### Task goal
Restate the opening lines of the material below word for word, stopping after the line that contains "BOARD_HALF_ANGLE_LOW, BOARD_HALF_ANGLE_HIGH = 45.0, 32.0".
+ + +
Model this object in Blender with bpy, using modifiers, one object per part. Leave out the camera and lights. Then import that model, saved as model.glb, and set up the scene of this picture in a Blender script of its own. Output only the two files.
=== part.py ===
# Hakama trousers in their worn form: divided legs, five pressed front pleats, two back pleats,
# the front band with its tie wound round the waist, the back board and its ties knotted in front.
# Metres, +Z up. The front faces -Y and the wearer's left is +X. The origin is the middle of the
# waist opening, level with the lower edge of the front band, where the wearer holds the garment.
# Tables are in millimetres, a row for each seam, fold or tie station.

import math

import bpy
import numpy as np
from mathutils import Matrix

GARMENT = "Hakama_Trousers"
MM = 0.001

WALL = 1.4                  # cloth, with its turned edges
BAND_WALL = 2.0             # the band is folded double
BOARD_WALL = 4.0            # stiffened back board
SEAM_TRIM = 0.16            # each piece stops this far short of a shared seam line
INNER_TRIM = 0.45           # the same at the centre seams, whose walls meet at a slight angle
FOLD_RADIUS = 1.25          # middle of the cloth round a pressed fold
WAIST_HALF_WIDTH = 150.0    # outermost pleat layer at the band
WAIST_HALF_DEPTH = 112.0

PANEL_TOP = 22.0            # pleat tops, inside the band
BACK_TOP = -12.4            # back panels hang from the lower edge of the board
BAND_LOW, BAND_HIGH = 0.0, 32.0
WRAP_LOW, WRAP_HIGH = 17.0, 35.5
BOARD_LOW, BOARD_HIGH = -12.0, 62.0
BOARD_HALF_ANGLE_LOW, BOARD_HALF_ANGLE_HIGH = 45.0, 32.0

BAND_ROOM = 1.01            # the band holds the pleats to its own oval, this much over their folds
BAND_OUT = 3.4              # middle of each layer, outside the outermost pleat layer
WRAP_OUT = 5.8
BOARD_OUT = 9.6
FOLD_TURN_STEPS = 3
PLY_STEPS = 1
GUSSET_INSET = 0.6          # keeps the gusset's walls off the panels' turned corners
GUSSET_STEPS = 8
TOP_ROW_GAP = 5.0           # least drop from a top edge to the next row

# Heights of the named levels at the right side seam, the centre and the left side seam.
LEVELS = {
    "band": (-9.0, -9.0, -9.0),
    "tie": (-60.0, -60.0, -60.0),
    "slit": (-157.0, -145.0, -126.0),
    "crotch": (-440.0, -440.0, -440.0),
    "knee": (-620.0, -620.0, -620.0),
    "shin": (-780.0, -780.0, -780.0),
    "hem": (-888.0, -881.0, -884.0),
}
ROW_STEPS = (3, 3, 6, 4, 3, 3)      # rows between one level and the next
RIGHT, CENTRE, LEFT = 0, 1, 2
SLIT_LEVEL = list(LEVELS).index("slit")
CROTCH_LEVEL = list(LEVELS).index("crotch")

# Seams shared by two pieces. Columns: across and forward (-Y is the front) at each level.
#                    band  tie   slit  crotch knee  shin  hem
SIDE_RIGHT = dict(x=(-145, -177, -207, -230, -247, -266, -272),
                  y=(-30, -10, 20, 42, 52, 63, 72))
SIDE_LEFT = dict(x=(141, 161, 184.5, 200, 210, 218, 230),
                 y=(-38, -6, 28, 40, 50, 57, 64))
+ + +
### Exercise response
Model this object in Blender with bpy, using modifiers, one object per part. Leave out the camera and lights. Then import that model, saved as model.glb, and set up the scene of this picture in a Blender script of its own. Output only the two files.
=== part.py ===
# Hakama trousers in their worn form: divided legs, five pressed front pleats, two back pleats,
# the front band with its tie wound round the waist, the back board and its ties knotted in front.
# Metres, +Z up. The front faces -Y and the wearer's left is +X. The origin is the middle of the
# waist opening, level with the lower edge of the front band, where the wearer holds the garment.
# Tables are in millimetres, a row for each seam, fold or tie station.

import math

import bpy
import numpy as np
from mathutils import Matrix

GARMENT = "Hakama_Trousers"
MM = 0.001

WALL = 1.4                  # cloth, with its turned edges
BAND_WALL = 2.0             # the band is folded double
BOARD_WALL = 4.0            # stiffened back board
SEAM_TRIM = 0.16            # each piece stops this far short of a shared seam line
INNER_TRIM = 0.45           # the same at the centre seams, whose walls meet at a slight angle
FOLD_RADIUS = 1.25          # middle of the cloth round a pressed fold
WAIST_HALF_WIDTH = 150.0    # outermost pleat layer at the band
WAIST_HALF_DEPTH = 112.0

PANEL_TOP = 22.0            # pleat tops, inside the band
BACK_TOP = -12.4            # back panels hang from the lower edge of the board
BAND_LOW, BAND_HIGH = 0.0, 32.0
WRAP_LOW, WRAP_HIGH = 17.0, 35.5
BOARD_LOW, BOARD_HIGH = -12.0, 62.0
BOARD_HALF_ANGLE_LOW, BOARD_HALF_ANGLE_HIGH = 45.0, 32.0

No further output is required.